Ha parlato di suppletive. Non la sorprende che in un collegio importante come quello romano, tra l’altro lasciato libero proprio dal Movimento, non si è arrivati a presentare una lista?
«Non solo il Movimento non è riuscito a prendere le firme, ma nemmeno ci ha provato. E’ un qualcosa di paradossale, considerando che stiamo parlando di un collegio da cui usciva vincente».
Palamara, in campo senza partiti, può essere il catalizzatore di quell’elettorato deluso dal Movimento?
«Sta facendo una sua campagna elettorale, portando avanti un tema scottante che lo ha riguardato direttamente e ritengo lo stia facendo in un modo indubbiamente pregevole, anche perché ha un’opportunità incredibile. Può essere, quindi, una figura che sbaraglia le carte. In una situazione, in cui Forza Italia fa una scelta non comprensibile e in cui il 36-37 per cento che allora votò la Del Re è spaesato, ritengo possa giocarsela. E’ possibile che questo elettorato trovi in lui il riferimento».
Sulle amministrative della capitale, la Raggi ha fatto bene a ricandidarsi?
«Ha lottato per farlo. Ha avuto coraggio e di questo a lei va dato atto. Altri sindaci non si sono ricandidati per cercare posti più comodi come il Parlamento».
L’ex premier Conte ritiene pensi più a sostenerla o a fare la stampella del Pd?
«Non sono io a dirlo, ma le fotografie o meglio ancora la cronaca della campagna elettorale. Non puoi essere agli eventi del Partito Democratico e allo stesso tempo sostenere Raggi che viene attaccata ogni giorno dai democratici. Se fossi ancora un elettore del M5s, avrei più di qualche difficoltà a comprendere tutto ciò».
Nel caso in cui ci dovesse essere un Movimento diverso da quello attuale e più legato alla base, ai territori, sarebbe disposto a rientrarci?

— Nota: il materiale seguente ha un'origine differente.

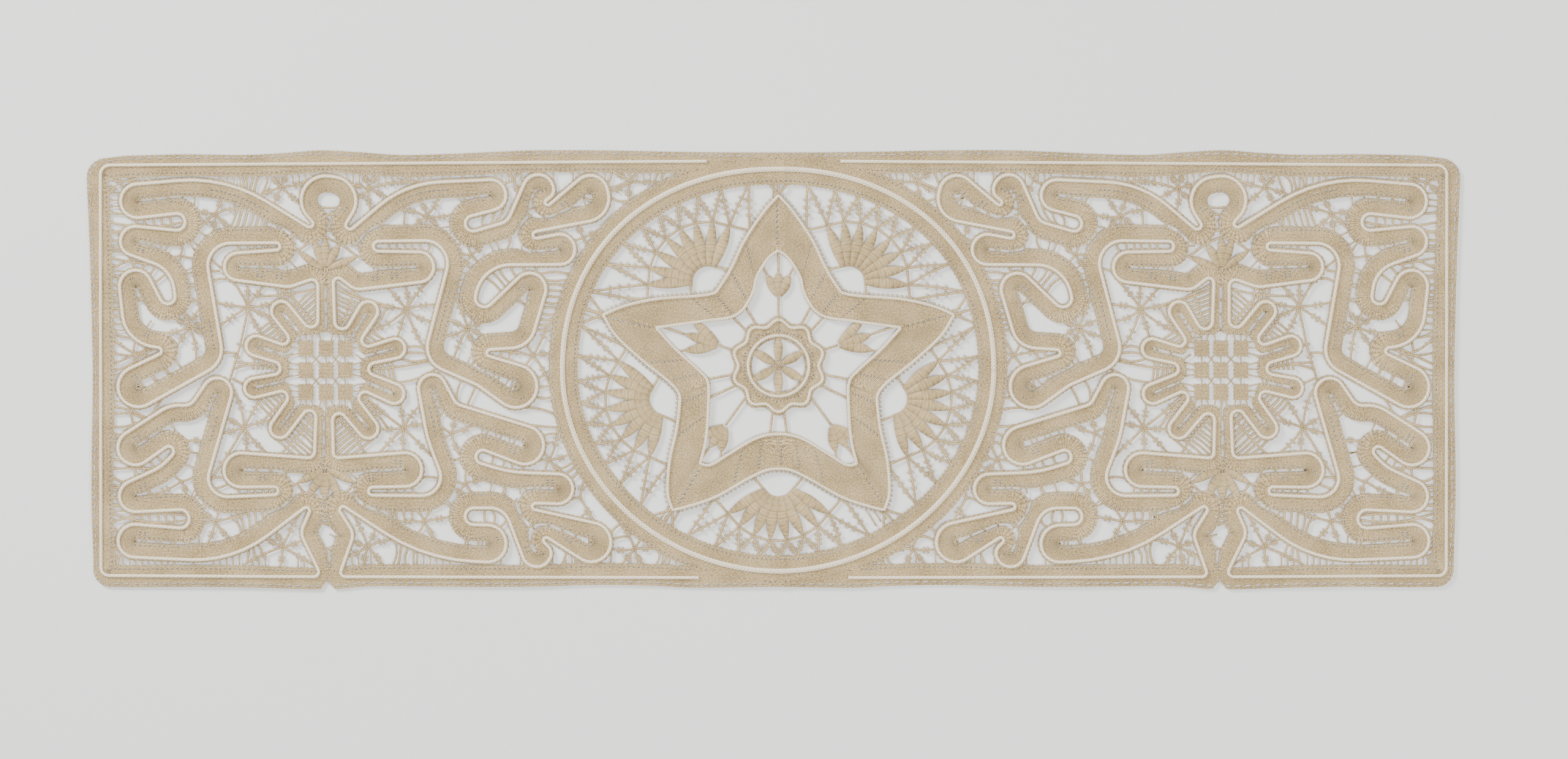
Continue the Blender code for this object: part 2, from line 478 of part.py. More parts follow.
def chart_tapes(chart, edge):
    """Chart the tapes, nets and leaves of both panels, the border, the ring and the star."""
    line = belt([TAPE_STOPS[0]] + scroll_pegs() + [TAPE_STOPS[1]], radians(10))
    left = side_distance(chart, line)
    chart.add(np.maximum(left - TAPE_WIDTH, -TAPE_RIM - left))
    chart.bar(ROSETTE[:2], (ROSETTE[0], ROSETTE[1] + 0.1), ROSETTE[2])
    for ax, ay, bx, by, half in NETS:
        chart.bar((ax, ay), (bx, by), half)
    for ax, ay, bx, by, width in CALYX:
        chart.leaf((ax, ay), (bx, by), width)
    chart.add(chart.f[:, ::-1])
    rim = shape_distance(chart, edge)
    chart.add(-BORDER_WIDTH - rim)
    chart.f = np.maximum(chart.f, rim)
    ring = shape_distance(chart, superellipse(120))
    chart.add(np.maximum(ring - RING_OUTSIDE, -RING_INSIDE - ring))
    outside = shape_distance(chart, star_edge(STAR_OUTSIDE, 4.0))
    hole = shape_distance(chart, star_edge(STAR_INSIDE, 4.0))
    chart.add(np.maximum(outside - STAR_RIM, -hole - STAR_RIM))


def chart_flower(chart):
    """Chart the flower: a scalloped tape, six woven leaves and a round eye."""
    outside = shape_distance(chart, flower_edge(FLOWER_RADIUS, FLOWER_SCALLOP, 120))
    hole = shape_distance(chart, flower_edge(FLOWER_HOLE, 0.0, 60))
    chart.add(np.maximum(outside, -hole))
    x, y = FLOWER_CENTRE
    chart.bar((x, y), (x, y + 0.1), FLOWER_EYE)
    for i in range(FLOWER_LEAVES):
        ux, uy = polar(90 + 360 / FLOWER_LEAVES * i)
        tip = FLOWER_HOLE + 0.5
        chart.leaf((x + 2.5 * ux, y + 2.5 * uy), (x + tip * ux, y + tip * uy), FAN_LEAF_WIDTH)
    for arm in range(5):
        for lean in (-7, 7):
            degrees = 54 + 72 * arm + lean
            ux, uy = polar(degrees)
            start = (x + FLOWER_RADIUS * ux, y + FLOWER_RADIUS * uy)
            chart.bar(start, chart.reach(start, degrees, 2.5), BAR_HALF)


def polar(degrees):
    """Return the unit vector of a direction."""
    return cos(radians(degrees)), sin(radians(degrees))


def both_sides(table):
    """Yield rows of direction, x, y, ... and their mirror images across the star's axis."""
    for direction, x, y, *rest in table:
        yield (direction, x, y, *rest)
        if abs(x - STAR_AXIS) > 1:
            yield (180 - direction, 2 * STAR_AXIS - x, y, *rest)


def chart_fan(chart, direction, x, y):
    """Chart a fan: leaves round a hole, an arc of bars over their tips, and bars to the ring."""
    tips = []
    for i in range(FAN_LEAVES):
        ux, uy = polar(direction + (2 * i - FAN_LEAVES + 1) * FAN_HALF_STEP)
        tips.append((x + FAN_TIP * ux, y + FAN_TIP * uy))
        chart.leaf((x + FAN_BASE * ux, y + FAN_BASE * uy), tips[-1], FAN_LEAF_WIDTH)
    for start, end in zip(tips[:-1], tips[1:]):
        chart.bar(start, end, BAR_HALF)
    for tip, other in ((tips[0], tips[1]), (tips[-1], tips[-2])):
        degrees = np.degrees(atan2(tip[1] - other[1], tip[0] - other[0]))
        chart.bar(tip, chart.reach(tip, degrees, 1.2), BAR_HALF)
    feet = []
    for j in range(FAN_LEAVES + 1):
        degrees = direction + (j - FAN_LEAVES / 2) * FAN_FOOT_STEP
        feet.append(chart.reach((x, y), degrees, FAN_TIP + 1.5))
    for tip, first, second in zip(tips, feet[:-1], feet[1:]):
        chart.bar(tip, first, BAR_HALF)
        chart.bar(tip, second, BAR_HALF)


def chart_cluster(chart, direction, x, y, length):
    """Chart three leaves on one base, each held by a bar at its tip."""
    for lean in (-CLUSTER_SPREAD, 0, CLUSTER_SPREAD):
        ux, uy = polar(direction + lean)
        tip = (x + length * ux, y + length * uy)
        chart.leaf((x, y), tip, FAN_LEAF_WIDTH)
        chart.bar(tip, chart.reach((x, y), direction + lean, length + 0.5), BAR_HALF)
    chart.bar((x, y), chart.reach((x, y), direction + 180, 1.5), BAR_HALF)


def chart_fillings(chart):
    """Chart the spiders and bars of both panels, then the fans, clusters and flower."""
    for side, turn in ((1, 0), (-1, 180)):
        for x, y, legs in SPIDERS:
            for degrees in legs[::2]:
                heading = turn + side * degrees
                chart.bar((side * x, y), chart.reach((side * x, y), heading, LEG_START), BAR_HALF)
        for x, y, degrees in BARS:
            heading = turn + side * degrees
            start = chart.reach((side * x, y), heading)
            chart.bar(start, chart.reach((side * x, y), heading + 180), BAR_HALF)
    for row in both_sides(FANS):
        chart_fan(chart, *row)
    chart_flower(chart)
    for row in both_sides(CLUSTERS):
        chart_cluster(chart, *row)


def contours(chart):
    """Return the closed lines where the distance is zero, by marching squares, cloth on the left."""
    f = chart.f
    rows, columns = f.shape
    corner = (f < 0).astype(int)
    case = corner[:-1, :-1] + 2 * corner[:-1, 1:] + 4 * corner[1:, 1:] + 8 * corner[1:, :-1]
    next_edge = {}
    for row, column in zip(*np.nonzero((case > 0) & (case < 15))):
        edge = {
            "bottom": (0, row, column), "top": (0, row + 1, column),
            "left": (1, row, column), "right": (1, row, column + 1),
        }
        for start, end in MARCHES[case[row, column]]:
            next_edge[edge[start]] = edge[end]
    loops = []
    while next_edge:
        first = next(iter(next_edge))
        edge = first
        loop = []
        while edge in next_edge:
            upright, row, column = edge
            a = f[row, column]
            b = f[row + upright, column + 1 - upright]
            part = CHART_STEP * a / (a - b)
            loop.append((chart.x[column] + part * (1 - upright), chart.y[row] + part * upright))
            edge = next_edge.pop(edge)
        loops.append(np.array(loop))
    return loops


def gap_width(chart, loop):
    """Return the width of the largest circle that fits a gap, read from the chart."""
    place, x, y = chart.near(loop, CHART_STEP)
    return 2 * np.max(np.where(inside(loop, x, y), chart.f[place], 0))


def thin_out(line, tolerance):
    """Drop points of an open line that lie within a tolerance of the chord, Douglas-Peucker."""
    if len(line) < 3:
        return line
    distance = to_segment(line[:, 0], line[:, 1], line[0], line[-1])[0]
    worst = int(np.argmax(distance))
    if distance[worst] <= tolerance:
        return line[[0, -1]]
    return np.vstack([thin_out(line[:worst + 1], tolerance)[:-1], thin_out(line[worst:], tolerance)])


def thin_loop(loop):
    """Keep only the points that a closed line needs for its shape."""
    start = int(np.argmax(np.hypot(*(loop - loop.mean(axis=0)).T)))
    loop = np.roll(loop, -start, axis=0)
    far = int(np.argmax(np.hypot(*(loop - loop[0]).T)))
    closed = np.vstack([loop, loop[:1]])
    first = thin_out(closed[:far + 1], OUTLINE_TOLERANCE)
    second = thin_out(closed[far:], OUTLINE_TOLERANCE)
    return np.vstack([first[:-1], second[:-1]])


def area(loop):
    """Return the signed area of a closed line."""
    x, y = loop.T
    return 0.5 * np.sum(x * np.roll(y, -1) - np.roll(x, -1) * y)


def ground_outline():
    """Return the cut edge of the cloth and the edges of the gaps that are cut through it."""
    chart = Chart()
    chart_tapes(chart, cut_edge())
    chart_fillings(chart)
    loops = sorted(contours(chart), key=area)
    rim = loops[-1]
    least = pi * SMALLEST_GAP ** 2 / 4
    wide = [loop for loop in loops[:-1] if area(loop) < -least]
    gaps = [loop for loop in wide if gap_width(chart, loop) > SMALLEST_GAP]
    return [thin_loop(loop) for loop in [rim] + gaps[:MOST_GAPS]]


def material(name, colour, roughness):
    """Return a plain cloth material."""
    result = bpy.data.materials.new(name)
    result.use_nodes = True
    shader = result.node_tree.nodes["Principled BSDF"]
    shader.inputs["Base Color"].default_value = (*colour, 1)
    shader.inputs["Roughness"].default_value = roughness
    return result


def poly_curve(name, lines, cyclic, collection):
    """Return a curve object with one straight-sided spline for each line of points, in metres."""
    data = bpy.data.curves.new(name, "CURVE")
    data.resolution_u = 1
    data.render_resolution_u = 0
    for line in lines:
        spline = data.splines.new("POLY")
        spline.points.add(len(line) - 1)
        places = np.zeros((len(line), 4))
        places[:, :2] = (np.array(line) - CENTRE) * MM
        places[:, 3] = 1
        spline.points.foreach_set("co", places.ravel())
        spline.use_cyclic_u = cyclic
    thing = bpy.data.objects.new(name, data)
    collection.objects.link(thing)
    return thing


def make_ground(collection, cloth):
    """Make the cloth: a flat outline with its gaps, given its thickness."""
    ground = poly_curve("ground", ground_outline(), True, collection)
    ground.data.dimensions = "2D"
    ground.data.fill_mode = "BOTH"
    ground.data.extrude = GROUND_THICKNESS / 2 * MM
    ground.data.materials.append(cloth)
    ground.location.z = GROUND_THICKNESS / 2 * MM


def make_gimp_section(collection):
    """Make the three-sided section that every gimp cord shares, flat side down."""
    section = poly_curve("gimp_section", [[(0, 0), (0, 0), (0, 0)]], True, collection)
    half = GIMP_WIDTH / 2 * MM
    corners = [(half, 0), (-half, 0), (0, GIMP_HEIGHT * MM)]
    for point, (x, y) in zip(section.data.splines[0].points, corners):
        point.co = (x, y, 0, 1)
    section.hide_render = True
    section.display_type = "WIRE"
    return section


def make_gimp(name, line, cyclic, section, collection, cord):
    """Make one gimp cord lying just over the cloth along its line."""
    gimp = poly_curve(name, [line], cyclic, collection)
    gimp.data.dimensions = "3D"
    gimp.data.twist_mode = "Z_UP"
    gimp.data.bevel_mode = "OBJECT"
    gimp.data.bevel_object = section
    gimp.data.use_fill_caps = True
    gimp.data.materials.append(cord)
    gimp.location.z = (GROUND_THICKNESS + LAYER_GAP) * MM


def round_corners(line, size):
    """Replace each sharp point of a closed line by three points, so that a cord can turn there."""
    result = []
    for before, point, after in zip(np.roll(line, 1, axis=0), line, np.roll(line, -1, axis=0)):
        back = (before - point) / hypot(*(before - point))
        ahead = (after - point) / hypot(*(after - point))
        if np.dot(back, ahead) < SHARP_COSINE:
            result.append(point)
            continue
        start, end = point + size * back, point + size * ahead
        result += [start, (start + end + 2 * point) / 4, end]
    return np.array(result)


def main():
    for old in list(bpy.data.objects):
        bpy.data.objects.remove(old)
    lace = bpy.data.collections.new("bobbin_lace_panel")
    guides = bpy.data.collections.new("guides")
    for collection in (lace, guides):
        bpy.context.scene.collection.children.link(collection)
    cloth = material("linen_ground", GROUND_COLOUR, 0.9)
    cord = material("gimp_cord", GIMP_COLOUR, 0.75)
    make_ground(lace, cloth)
    section = make_gimp_section(guides)
    scroll = belt([BORDER_START] + scroll_pegs() + BORDER_PEGS, CORD_TURN)
    ring = superellipse(RING_CORD_POINTS)
    star_out = round_corners(star_edge(STAR_OUTSIDE, STAR_CORD_STEP), STAR_CORNER)
    star_in = round_corners(star_edge(STAR_INSIDE, STAR_CORD_STEP), STAR_CORNER)
    flower_out = flower_edge(FLOWER_RADIUS - 1.0, FLOWER_SCALLOP, FLOWER_CORD_POINTS)
    flower_in = flower_edge(FLOWER_HOLE + 1.0, 0.0, FLOWER_CORD_POINTS // 2)
    cords = [
        ("scroll_gimp_left", scroll, False), ("scroll_gimp_right", scroll * (-1, 1), False),
        ("ring_gimp", ring, True), ("star_gimp_outer", star_out, True),
        ("star_gimp_inner", star_in, True), ("flower_gimp_outer", flower_out, True),
        ("flower_gimp_inner", flower_in, True),
    ]
    for name, line, cyclic in cords:
        make_gimp(name, line, cyclic, section, lace, cord)


main()
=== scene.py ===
# %% [markdown]
# # A bobbin lace table runner
#
# The real piece is linen thread and nothing else. Pairs of bobbins are crossed and twisted round pins
# into tapes of cloth stitch, plaits and woven leaves, and a thick cream cord, the gimp, is laid along
# every tape. Each of these could be drawn as one flat picture on a sheet. Here each is made the way it
# is worked instead: a strip or a cord carried along a line, because then its holes are real holes, and
# its threads turn with it round every bend.
#
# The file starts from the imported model. Its solids say where everything goes.

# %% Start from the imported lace
import bpy
import numpy as np
from math import atan2, ceil, cos, hypot, pi, radians, sin, sqrt
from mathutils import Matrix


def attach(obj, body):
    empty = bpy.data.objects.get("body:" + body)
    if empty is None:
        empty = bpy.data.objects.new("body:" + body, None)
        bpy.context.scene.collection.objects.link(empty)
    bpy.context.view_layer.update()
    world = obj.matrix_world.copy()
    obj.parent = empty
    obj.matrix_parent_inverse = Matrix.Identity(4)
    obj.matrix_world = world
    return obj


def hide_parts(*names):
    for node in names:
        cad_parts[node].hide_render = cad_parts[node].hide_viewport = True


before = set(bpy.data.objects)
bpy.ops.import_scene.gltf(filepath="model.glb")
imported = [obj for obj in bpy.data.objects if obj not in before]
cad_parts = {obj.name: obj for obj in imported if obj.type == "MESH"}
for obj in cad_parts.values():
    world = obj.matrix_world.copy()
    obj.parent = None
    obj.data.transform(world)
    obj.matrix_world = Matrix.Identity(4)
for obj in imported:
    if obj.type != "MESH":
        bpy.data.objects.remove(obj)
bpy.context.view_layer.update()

# %% [markdown]
# ## The chart
#
# Lace is worked over a pricked chart. All sizes below are millimetres on that chart, with x along the
# runner and y across it. The chart's own middle is a little off the middle of the worked lace, so
# everything is moved by CENTRE when it becomes a mesh, and turned into metres.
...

«In questo momento ho un’attività da svolgere e ritengo che in ambito politico debba passare molto tempo prima che si sedimenti quella scossa portata dai 5 Stelle in politica. Non c’è oggi una figura di riferimento che possa continuare quello che immaginavo, ovvero la strada di un terzo polo avulso da un concetto di centrodestra e centrosinistra, ma in grado di portare idee nuove. Questa possibilità, purtroppo, dal 2018 a oggi ce la siamo giocata completamente e ricostruirla è un problema, a partire dal punto di vista semantico. Come spiegare agli elettori che tutto ciò non è stato possibile? Come dirgli che il Movimento non è più l’outsider che tutti immaginavano».